2016-06-08 13:09:00

Sudan-Sud Sudan: al via colloqui per risolvere dispute bilaterali


Sono soprattutto due le controversie bilaterali, ritenute assai spinose, attorno alle quali da domenica sono riuniti Sudan e Sud Sudan, che hanno avviato colloqui a Khartoum. Attorno al tavolo si trovano i ministri degli Affari esteri, della Difesa, degli Interni e del Petrolio di entrambi i Paesi. Francesca Sabatinelli ha intervistato Enrico Casale, della rivista Africa dei Padri Bianchi:

R. – Sul tavolo ci sono due questioni grosse, tutte e due legate allo sfruttamento delle risorse petrolifere. Una è lo status dello Stato di Abyei, che è uno Stato confinante - tra il Sud Sudan e il Sudan - del quale non è ancora stata definita l’appartenenza, ma che è ricchissimo di risorse petrolifere. La seconda, sono le royalties che il Sud Sudan deve pagare al Sudan per poter esportare il proprio petrolio. Il Sud Sudan non ha uno sbocco al mare, quindi deve per forza convogliare il petrolio in un oleodotto che da Port Sudan, attraverso il Mar Rosso, può essere esportato nel resto del mondo. Il nodo vero è quanto deve pagare di royalties al Sudan per ogni barile esportato. Questo è un nodo importantissimo, perché da questo dipende il futuro stesso del Sud Sudan.

D. – Sappiamo che stiamo parlando, nel caso del Sud Sudan, di uno dei Paesi più poveri del mondo. In che modo potrebbe affrontare la spesa del passaggio per poi comunque rientrare dei soldi?

R. – Le ipotesi sono due: o continua a servirsi di questo oleodotto o ne costruisce uno nuovo, che invece di andare a Nord viaggia verso Sud. Si è anche parlato di questo. L’ipotesi è quella di creare un oleodotto che dal Sud Sudan porti il petrolio fino al Kenya. In questo potrebbe essere avvantaggiato anche dal fatto che l’Uganda stessa, in questo momento, sta creando delle infrastrutture, essendo stato trovato del petrolio nel Lago Alberto e non avendo, come il Sud Sudan, lo sbocco al mare. Anche per Kampala, quindi, è necessario trovare un accordo con i Paesi confinanti - nel caso dell’Uganda con il Kenya o con la Tanzania - per poter esportare il proprio petrolio.

D. – Sembra una situazione abbastanza difficile da sbrogliare e rimane il fatto, però, appunto, che il Sud Sudan è un Paese in ginocchio economicamente…
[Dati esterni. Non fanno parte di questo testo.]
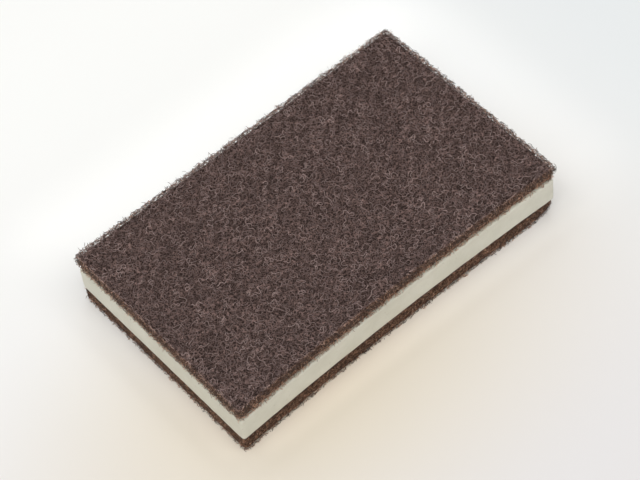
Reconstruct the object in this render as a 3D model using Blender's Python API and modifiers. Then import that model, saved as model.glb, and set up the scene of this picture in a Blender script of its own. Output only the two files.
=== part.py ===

R. – Certamente, perché il Sud Sudan è lo Stato più giovane del mondo. E’ nato nel 2011, ma già nel 2013 è scoppiata una guerra civile tra il Presidente Salva Kiir e il suo vice, Riek Machar. Questa guerra ha messo in ginocchio il Paese, uccidendo migliaia di persone, è anche difficile fare un bilancio, e soprattutto costringendo centinaia di migliaia di persone a fuggire dalle proprie abitazioni per andare in altre regioni più tranquille o addirittura per recarsi all’estero. Il Paese, quindi, in questo momento, è ad un punto zero, cioè deve ripartire da zero, per creare un minimo di benessere per la propria popolazione.

D. – A questi colloqui con Khartoum, Juba ci arriva più forte sicuramente di poco tempo fa, se non altro è stato dato vita ad un governo di unità nazionale, che ha rimesso la pace tra Salva Kiir e Machar…

R. – Sì, si è creato questo governo di unità nazionale in cui Riek Machar è stato nominato vice Presidente. Questo, quindi, dovrebbe dare maggiore stabilità politica al Paese, certamente una maggiore unità, soprattutto nei rapporti con i Paesi confinanti. Teniamo presente una cosa però, questo governo è certamente un passo in avanti, ma non è detto che risolva completamente i problemi sul territorio, perché molte milizie, che pure rispondevano in senso generale al Presidente, al vice Presidente, poi di fatto si muovono sul territorio in modo autonomo e quindi potrebbero creare ancora instabilità in un prossimo futuro.